47. Pope St. Simplicius 468-483

Simplicius

The great Roman empire ended during the time of Pope Simplicius. The last Roman emperor,Romulus Augustulus,stepped down on the order of a Germanic warlord who then became King of Italy. Seeing that the Roman empire was no more,the Eastern Orthodox Bishops in Constantinople declared that they now had primacy over the Roman Church and they alone,rather than the Pope,would decide what was best for Christianity. To gain support for this move,the Eastern Church allied itself with those pesky followers of Monophysitism who believed that Jesus was only divine and not both human AND divine. All of this betrayal outraged Simplicius and he went to his grave fighting to keep primacy over all Christians and also to keep the faith pure and free of heresy. His successor Pope Felix III would continue the fight which will eventually lead to a schism between west and east for the next thirty years.

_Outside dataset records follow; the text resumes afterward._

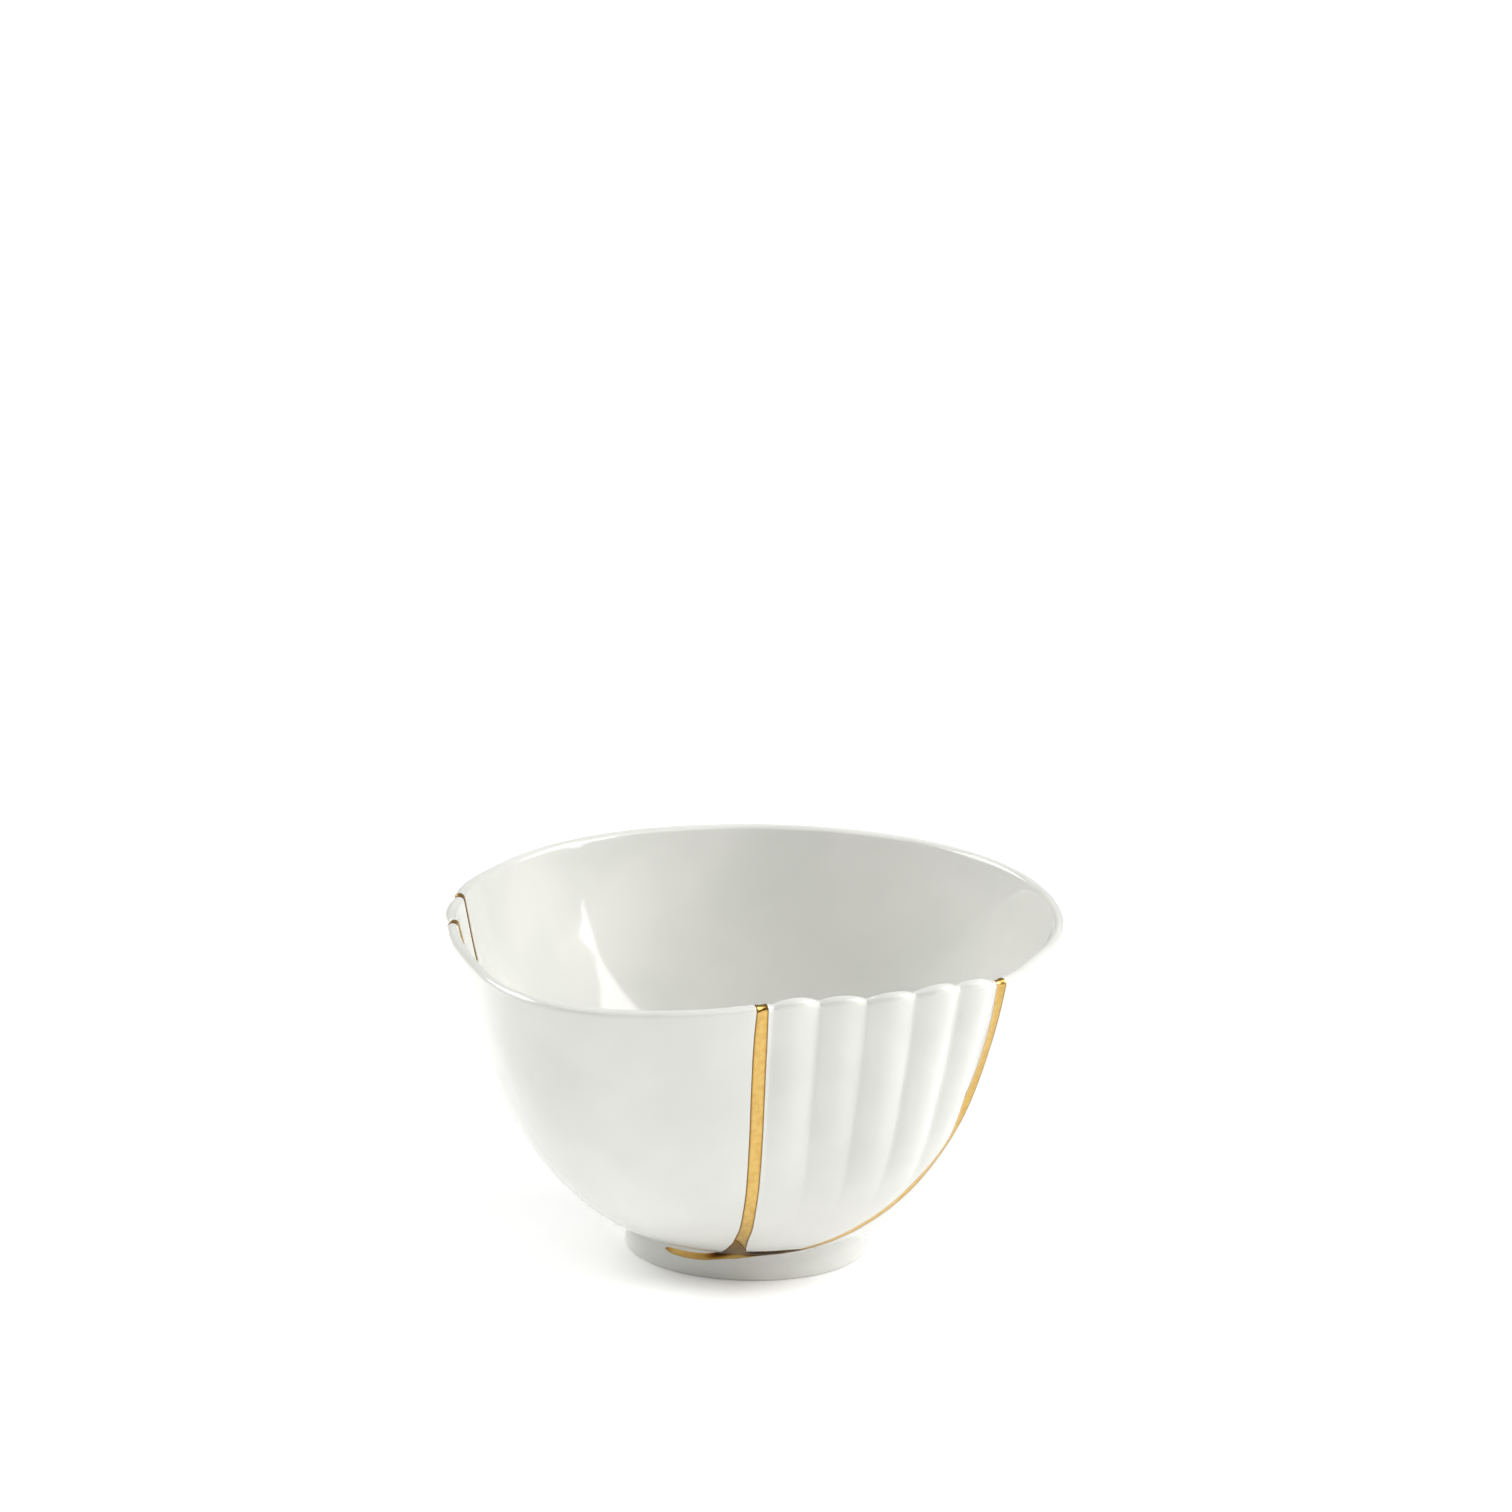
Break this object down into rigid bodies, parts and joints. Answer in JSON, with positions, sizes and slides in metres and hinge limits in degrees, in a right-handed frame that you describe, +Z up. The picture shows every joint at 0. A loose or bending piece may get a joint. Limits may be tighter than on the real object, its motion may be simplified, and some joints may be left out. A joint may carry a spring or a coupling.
{
  "type": "salad bowl",
  "caption": "Footed white porcelain salad bowl with an uneven rim, mended with a fluted shard and a small lobed shard held by gold seams.",
  "frame": {"origin": "middle of the bowl's outline in plan, on the plane that the foot ring stands on", "axes": "+Z up through the open rim, -Y towards the side with the long gold seam, +X towards the fluted shard's side"},
  "size_m": [0.1904, 0.1952, 0.1089],
  "materials": {
    "porcelain": "glossy clear glaze over white porcelain",
    "gold": "polished gold seam"
  },
  "bodies": {
    "root": {"bowl_body": "porcelain", "fluted_shard": "porcelain", "lobed_shard": "porcelain", "gold_seam_front": "gold", "gold_seam_side": "gold"}
  },
  "joints": []
}
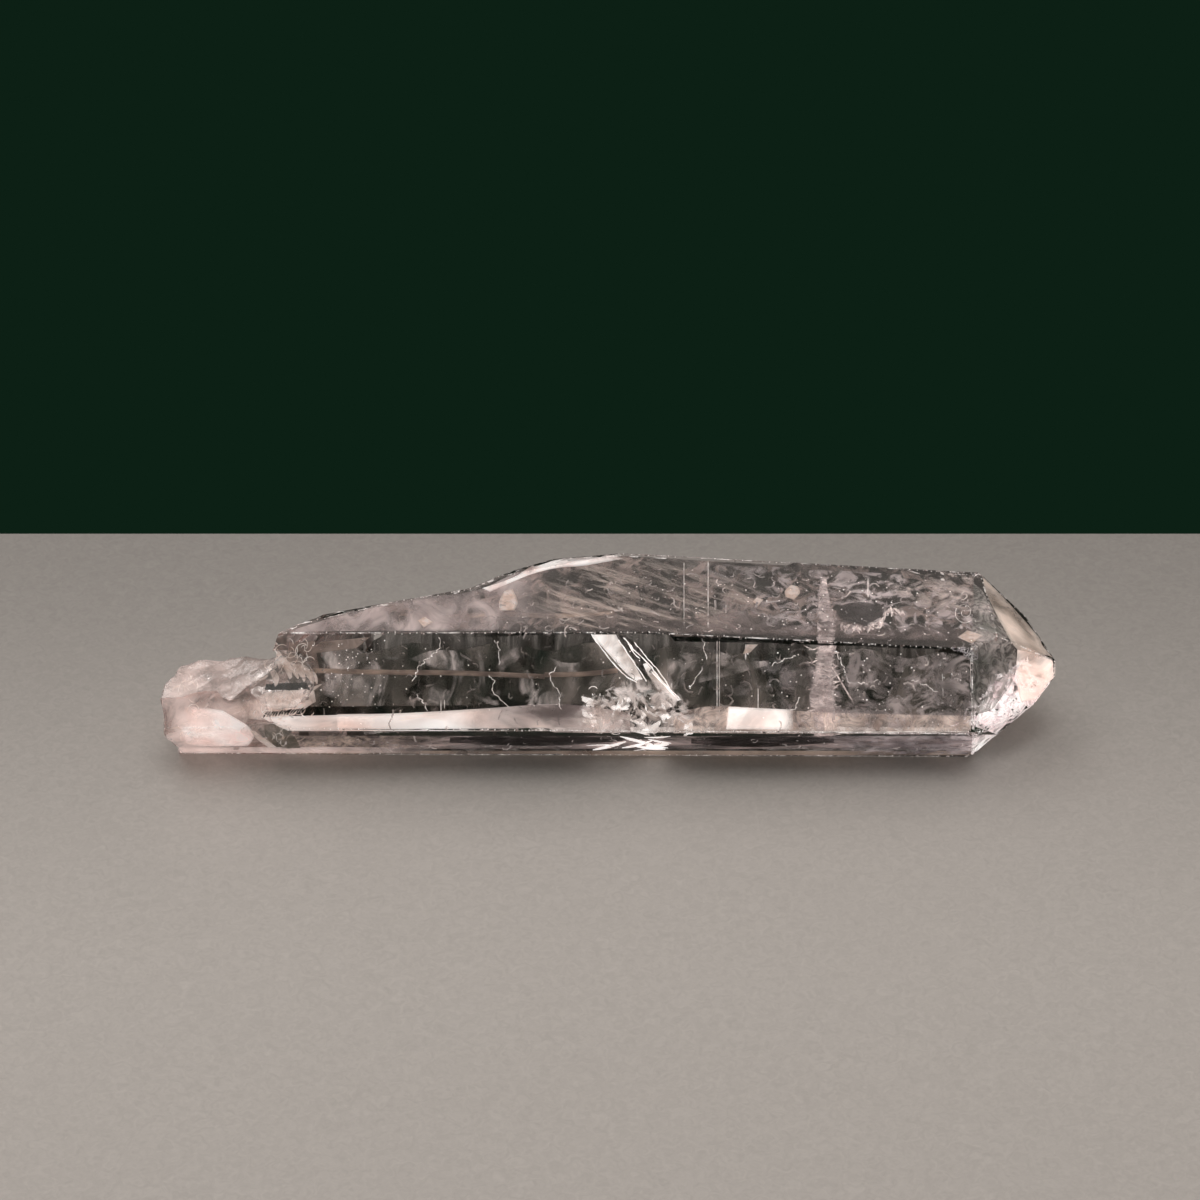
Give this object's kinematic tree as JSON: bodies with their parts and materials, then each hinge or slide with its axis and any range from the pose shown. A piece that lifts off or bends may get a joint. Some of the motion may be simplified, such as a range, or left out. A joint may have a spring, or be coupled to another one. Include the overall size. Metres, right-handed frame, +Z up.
{
  "type": "quartz crystal point",
  "caption": "Clear quartz point lying on a prism face, with a six-faced tip, a tapered back and a broken root end with a lower ledge.",
  "frame": {"origin": "centre of the footprint of the crystal's box, on the surface that it lies on", "axes": "+X along the crystal towards its tip, +Y towards its tapered back, +Z up"},
  "size_m": [0.0998, 0.0268, 0.0159],
  "materials": {
    "quartz": "clear natural quartz with a faint peach tint, inner fractures and veils"
  },
  "bodies": {
    "root": {"crystal": "quartz"}
  },
  "joints": []
}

I can’t overstate how blessed we were to have such a man of strong faith and wisdom in charge during this time,because if the Pope gave ground and let the Eastern Church(with all of its heresies at the time),take over guidance of Christianity,it would have basically changed all of Western history from that point on. Our calendar would be different,our maps would be different,our lives would be different. These men that are our Popes are the guardians of the truth of Jesus and his teachings. Pope Simplicius is buried in Saint Peter’s Basilica and his feast day is March 10th.